━━━━━ Supplied data

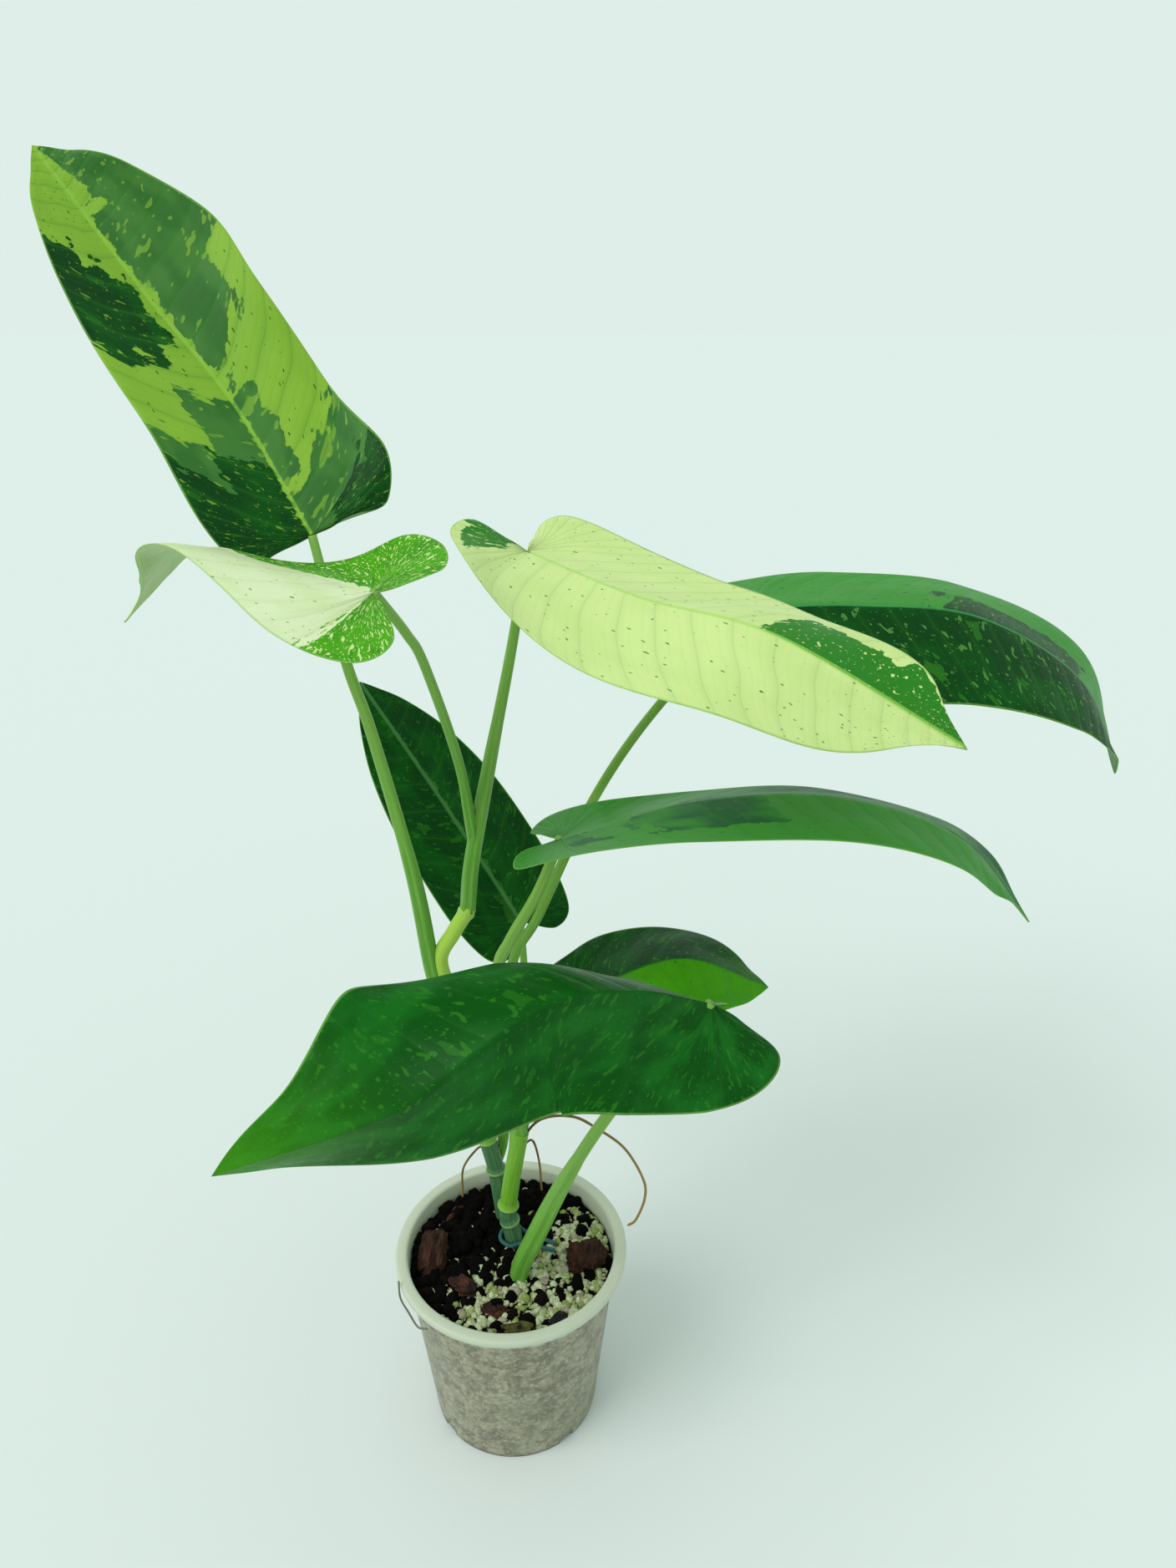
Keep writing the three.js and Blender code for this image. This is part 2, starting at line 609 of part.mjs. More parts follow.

━━━━━━━━━━
━━━━━ Supplied data

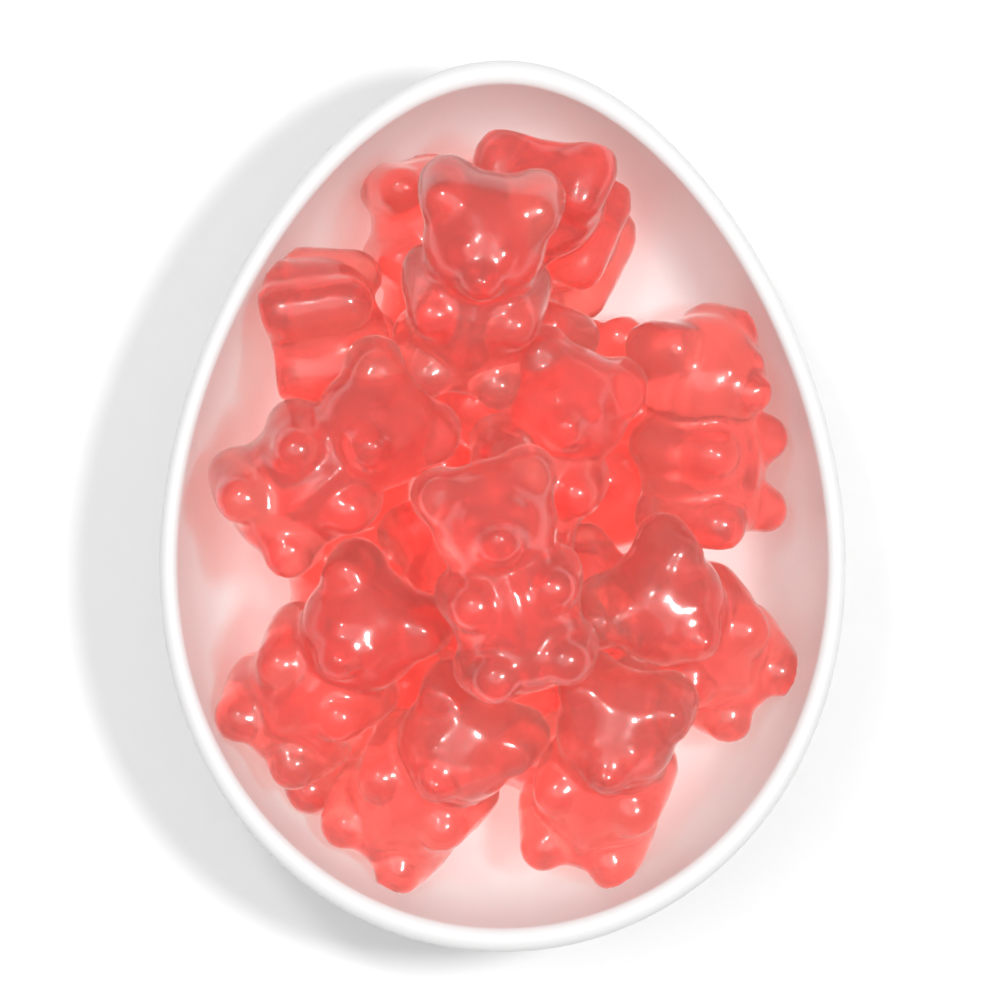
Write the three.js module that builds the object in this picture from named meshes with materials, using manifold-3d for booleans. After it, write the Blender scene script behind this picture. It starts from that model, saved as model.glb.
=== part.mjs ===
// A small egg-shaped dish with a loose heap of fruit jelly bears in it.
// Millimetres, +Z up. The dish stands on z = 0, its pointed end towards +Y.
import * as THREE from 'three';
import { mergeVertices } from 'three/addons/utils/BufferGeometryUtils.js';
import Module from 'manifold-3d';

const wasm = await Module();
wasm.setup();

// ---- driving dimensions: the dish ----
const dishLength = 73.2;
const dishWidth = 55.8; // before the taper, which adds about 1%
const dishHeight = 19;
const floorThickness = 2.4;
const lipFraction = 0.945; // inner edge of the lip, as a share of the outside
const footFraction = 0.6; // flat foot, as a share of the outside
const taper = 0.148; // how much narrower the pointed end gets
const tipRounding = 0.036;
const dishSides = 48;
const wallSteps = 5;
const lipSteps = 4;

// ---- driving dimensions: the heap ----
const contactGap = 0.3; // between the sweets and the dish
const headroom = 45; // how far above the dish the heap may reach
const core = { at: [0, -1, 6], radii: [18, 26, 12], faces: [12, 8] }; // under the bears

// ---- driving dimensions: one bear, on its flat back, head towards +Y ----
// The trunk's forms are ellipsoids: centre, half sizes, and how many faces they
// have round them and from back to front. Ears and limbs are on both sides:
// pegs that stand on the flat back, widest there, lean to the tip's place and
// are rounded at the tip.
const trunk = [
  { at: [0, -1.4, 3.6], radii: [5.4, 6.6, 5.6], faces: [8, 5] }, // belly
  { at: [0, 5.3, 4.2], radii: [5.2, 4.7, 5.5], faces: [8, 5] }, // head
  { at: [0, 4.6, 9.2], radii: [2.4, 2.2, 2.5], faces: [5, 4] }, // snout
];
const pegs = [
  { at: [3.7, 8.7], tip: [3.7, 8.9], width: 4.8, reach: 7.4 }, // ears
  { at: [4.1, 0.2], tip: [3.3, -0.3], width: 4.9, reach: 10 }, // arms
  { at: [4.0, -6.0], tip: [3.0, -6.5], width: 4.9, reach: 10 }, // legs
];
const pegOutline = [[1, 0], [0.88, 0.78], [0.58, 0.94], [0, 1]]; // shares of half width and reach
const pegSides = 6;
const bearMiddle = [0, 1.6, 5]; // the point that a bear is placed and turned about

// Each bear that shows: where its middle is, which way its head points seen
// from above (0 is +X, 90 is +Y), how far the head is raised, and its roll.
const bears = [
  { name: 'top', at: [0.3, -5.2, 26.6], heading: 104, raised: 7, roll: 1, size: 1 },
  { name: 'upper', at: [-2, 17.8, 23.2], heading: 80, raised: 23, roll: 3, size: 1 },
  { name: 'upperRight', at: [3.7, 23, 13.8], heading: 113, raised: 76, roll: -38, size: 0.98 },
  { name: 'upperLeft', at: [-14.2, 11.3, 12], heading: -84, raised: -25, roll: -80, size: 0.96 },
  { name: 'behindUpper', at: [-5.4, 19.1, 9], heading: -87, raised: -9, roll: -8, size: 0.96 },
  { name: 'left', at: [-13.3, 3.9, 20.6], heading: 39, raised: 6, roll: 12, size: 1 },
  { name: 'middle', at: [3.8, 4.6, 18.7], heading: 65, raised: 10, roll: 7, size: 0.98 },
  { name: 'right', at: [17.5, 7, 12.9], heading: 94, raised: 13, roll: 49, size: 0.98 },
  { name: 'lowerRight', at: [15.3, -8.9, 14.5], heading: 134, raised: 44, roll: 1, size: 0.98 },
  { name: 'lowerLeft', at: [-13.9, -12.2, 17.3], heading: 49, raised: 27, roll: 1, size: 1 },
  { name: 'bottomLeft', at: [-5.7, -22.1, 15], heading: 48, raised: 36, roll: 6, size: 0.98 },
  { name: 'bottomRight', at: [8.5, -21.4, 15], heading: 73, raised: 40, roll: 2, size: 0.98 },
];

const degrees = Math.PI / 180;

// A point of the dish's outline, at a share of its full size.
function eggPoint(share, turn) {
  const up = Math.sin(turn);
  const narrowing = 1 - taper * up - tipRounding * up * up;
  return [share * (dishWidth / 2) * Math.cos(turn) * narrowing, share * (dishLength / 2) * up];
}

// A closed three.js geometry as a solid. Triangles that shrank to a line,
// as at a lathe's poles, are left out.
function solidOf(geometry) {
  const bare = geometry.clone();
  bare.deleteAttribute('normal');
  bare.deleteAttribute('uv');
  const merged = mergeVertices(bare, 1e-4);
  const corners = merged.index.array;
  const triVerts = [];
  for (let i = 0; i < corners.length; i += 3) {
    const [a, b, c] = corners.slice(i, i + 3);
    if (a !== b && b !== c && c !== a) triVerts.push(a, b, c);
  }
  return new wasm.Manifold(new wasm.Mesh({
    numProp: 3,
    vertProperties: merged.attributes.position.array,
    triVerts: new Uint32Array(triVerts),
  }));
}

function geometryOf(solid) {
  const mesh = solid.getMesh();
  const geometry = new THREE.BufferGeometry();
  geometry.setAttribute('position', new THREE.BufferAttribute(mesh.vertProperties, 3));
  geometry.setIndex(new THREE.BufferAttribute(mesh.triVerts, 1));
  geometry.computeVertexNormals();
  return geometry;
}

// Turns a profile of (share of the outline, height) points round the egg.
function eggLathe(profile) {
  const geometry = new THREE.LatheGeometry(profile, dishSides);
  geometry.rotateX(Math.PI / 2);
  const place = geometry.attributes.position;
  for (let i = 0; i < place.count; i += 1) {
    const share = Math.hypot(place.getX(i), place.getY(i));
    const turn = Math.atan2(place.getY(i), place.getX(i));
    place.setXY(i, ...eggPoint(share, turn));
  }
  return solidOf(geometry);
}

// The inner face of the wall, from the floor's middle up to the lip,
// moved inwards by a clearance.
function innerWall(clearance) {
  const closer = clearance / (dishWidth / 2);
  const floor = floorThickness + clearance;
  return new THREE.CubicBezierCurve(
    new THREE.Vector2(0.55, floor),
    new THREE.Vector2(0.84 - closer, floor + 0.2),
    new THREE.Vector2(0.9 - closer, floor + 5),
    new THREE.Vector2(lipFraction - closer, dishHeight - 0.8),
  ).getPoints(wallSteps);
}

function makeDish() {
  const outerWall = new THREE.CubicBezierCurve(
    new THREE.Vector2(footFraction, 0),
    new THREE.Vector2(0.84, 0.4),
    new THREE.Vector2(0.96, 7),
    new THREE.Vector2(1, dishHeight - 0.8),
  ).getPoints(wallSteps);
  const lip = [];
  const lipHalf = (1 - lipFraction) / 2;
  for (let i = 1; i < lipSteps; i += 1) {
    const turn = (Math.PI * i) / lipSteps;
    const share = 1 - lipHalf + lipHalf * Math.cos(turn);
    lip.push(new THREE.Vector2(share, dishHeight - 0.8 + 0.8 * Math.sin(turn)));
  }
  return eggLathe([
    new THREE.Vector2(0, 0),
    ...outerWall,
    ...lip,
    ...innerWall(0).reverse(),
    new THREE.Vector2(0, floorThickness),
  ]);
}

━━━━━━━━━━

• [What is required]: Retype only this portion of the data above: the line containing "Write the three.js", the line containing "under the bears", and all lines between them, exactly.

• [Answer]:
Write the three.js module that builds the object in this picture from named meshes with materials, using manifold-3d for booleans. After it, write the Blender scene script behind this picture. It starts from that model, saved as model.glb.
=== part.mjs ===
// A small egg-shaped dish with a loose heap of fruit jelly bears in it.
// Millimetres, +Z up. The dish stands on z = 0, its pointed end towards +Y.
import * as THREE from 'three';
import { mergeVertices } from 'three/addons/utils/BufferGeometryUtils.js';
import Module from 'manifold-3d';

const wasm = await Module();
wasm.setup();

// ---- driving dimensions: the dish ----
const dishLength = 73.2;
const dishWidth = 55.8; // before the taper, which adds about 1%
const dishHeight = 19;
const floorThickness = 2.4;
const lipFraction = 0.945; // inner edge of the lip, as a share of the outside
const footFraction = 0.6; // flat foot, as a share of the outside
const taper = 0.148; // how much narrower the pointed end gets
const tipRounding = 0.036;
const dishSides = 48;
const wallSteps = 5;
const lipSteps = 4;

// ---- driving dimensions: the heap ----
const contactGap = 0.3; // between the sweets and the dish
const headroom = 45; // how far above the dish the heap may reach
const core = { at: [0, -1, 6], radii: [18, 26, 12], faces: [12, 8] }; // under the bears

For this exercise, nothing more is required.